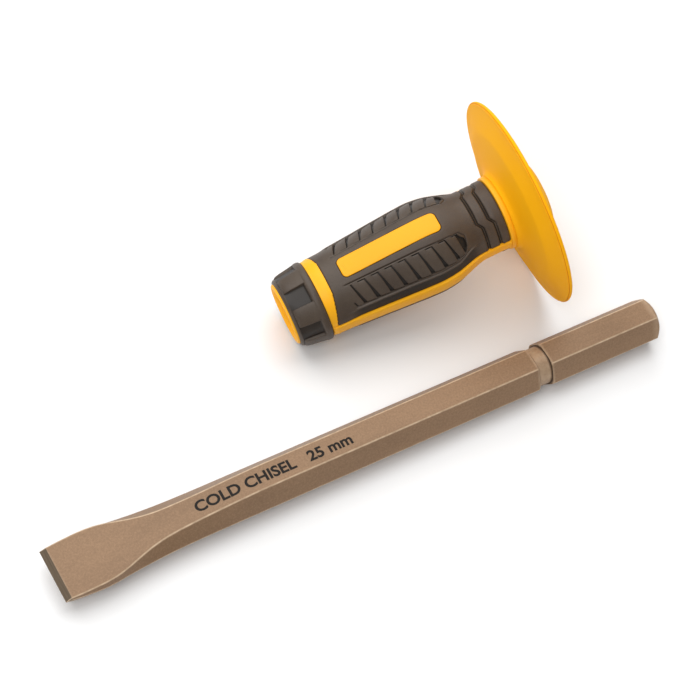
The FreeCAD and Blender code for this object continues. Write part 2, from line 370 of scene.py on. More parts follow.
class NodeSheet(NodeBuilder):
    """A material's node tree."""

    def __init__(self, name: str) -> None:
        """Start a material with its shader.

        Args:
            name: The material's name.
        """
        self.material = bpy.data.materials.new(name)
        self.material.use_nodes = True
        super().__init__(self.material.node_tree)
        self.tree.nodes.clear()
        self.shader = self.node("ShaderNodeBsdfPrincipled")
        self.node("ShaderNodeOutputMaterial", {"Surface": self.shader.outputs["BSDF"]})
        self.place = self.node("ShaderNodeTexCoord").outputs["Object"]

    def noise(self, scale: float, detail: float = 4.0, roughness: float = 0.55,
              stretch: tuple[float, float, float] | None = None) -> bpy.types.NodeSocket:
        """Add fractal noise read in the row frame.

        Args:
            scale: Features per metre.
            detail: Octaves of finer noise.
            roughness: How strong the finer octaves are.
            stretch: Optional scale along X, Y and Z.

        Returns:
            The noise value, about 0 to 1.
        """
        where = self.place
        if stretch:
            where = self.node("ShaderNodeMapping", {"Vector": self.place, "Scale": stretch}).outputs["Vector"]
        made = self.node("ShaderNodeTexNoise", {"Vector": where, "Scale": scale, "Detail": detail,
                                                "Roughness": roughness})
        return made.outputs["Fac"]

    def spread(self, value: bpy.types.NodeSocket, low: float, high: float, to_low: float,
               to_high: float) -> bpy.types.NodeSocket:
        """Map one range of a value onto another, clamped.

        Args:
            value: What is mapped.
            low: Start of its range.
            high: End of its range.
            to_low: Result at the start.
            to_high: Result at the end.

        Returns:
            The mapped value.
        """
        made = self.node("ShaderNodeMapRange", {"Value": value, "From Min": low, "From Max": high,
                                                "To Min": to_low, "To Max": to_high})
        return made.outputs["Result"]

    def blend(self, factor: Any, first: Any, second: Any, mode: str = "MIX") -> bpy.types.NodeSocket:
        """Blend two colours.

        Args:
            factor: How much of the second.
            first: A colour or a colour socket.
            second: A colour or a colour socket.
            mode: Blender's name for the way of blending.

        Returns:
            The blended colour.
        """
        made = self.node("ShaderNodeMix", data_type="RGBA", blend_type=mode)
        ports = [s for s in made.inputs if s.type == "RGBA"]
        factor_port = next(s for s in made.inputs if s.type == "VALUE" and s.enabled)
        self.join(factor, factor_port)
        for value, port in zip((first, second), ports):
            self.join((*value, 1.0) if isinstance(value, tuple) and len(value) == 3 else value, port)
        return next(s for s in made.outputs if s.type == "RGBA")

    def attribute(self, name: str) -> bpy.types.NodeSocket:
        """Read a number stored on the mesh.

        Args:
            name: The attribute's name.

        Returns:
            Its value.
        """
        return self.node("ShaderNodeAttribute", attribute_name=name).outputs["Fac"]

    def bump(self, height: bpy.types.NodeSocket, distance: float, strength: float = 1.0,
             under: bpy.types.NodeSocket | None = None) -> bpy.types.NodeSocket:
        """Turn a height into a surface normal.

        Args:
            height: The height, 0 to 1.
            distance: What 1 stands for, in metres.
            strength: Share of the effect.
            under: A normal it is laid over.

        Returns:
            The normal.
        """
        made = self.node("ShaderNodeBump", {"Height": height, "Distance": distance, "Strength": strength})
        if under is not None:
            self.join(under, made.inputs["Normal"])
        return made.outputs["Normal"]

    def finish(self, **inputs: Any) -> bpy.types.Material:
        """Feed the shader and return the material.

        Args:
            inputs: Shader inputs, with underscores for spaces.

        Returns:
            The finished material.
        """
        for key, value in inputs.items():
            socket = self.shader.inputs[key.replace("_", " ")]
            self.join((*value, 1.0) if isinstance(value, tuple) and socket.type == "RGBA" else value, socket)
        return self.material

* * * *

Reproduce verbatim only this range: the first line of the material through the line that contains "with its shader.", inclusive.

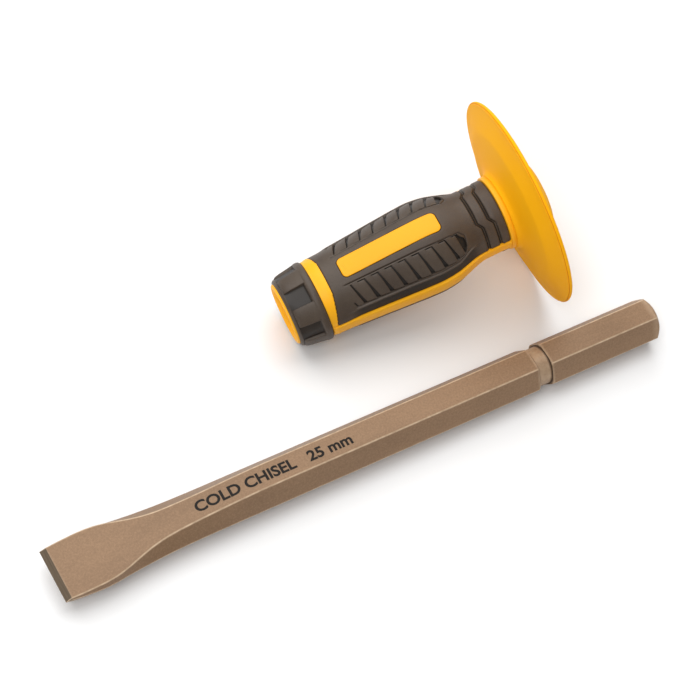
The FreeCAD and Blender code for this object continues. Write part 2, from line 370 of scene.py on. More parts follow.
class NodeSheet(NodeBuilder):
    """A material's node tree."""

    def __init__(self, name: str) -> None:
        """Start a material with its shader.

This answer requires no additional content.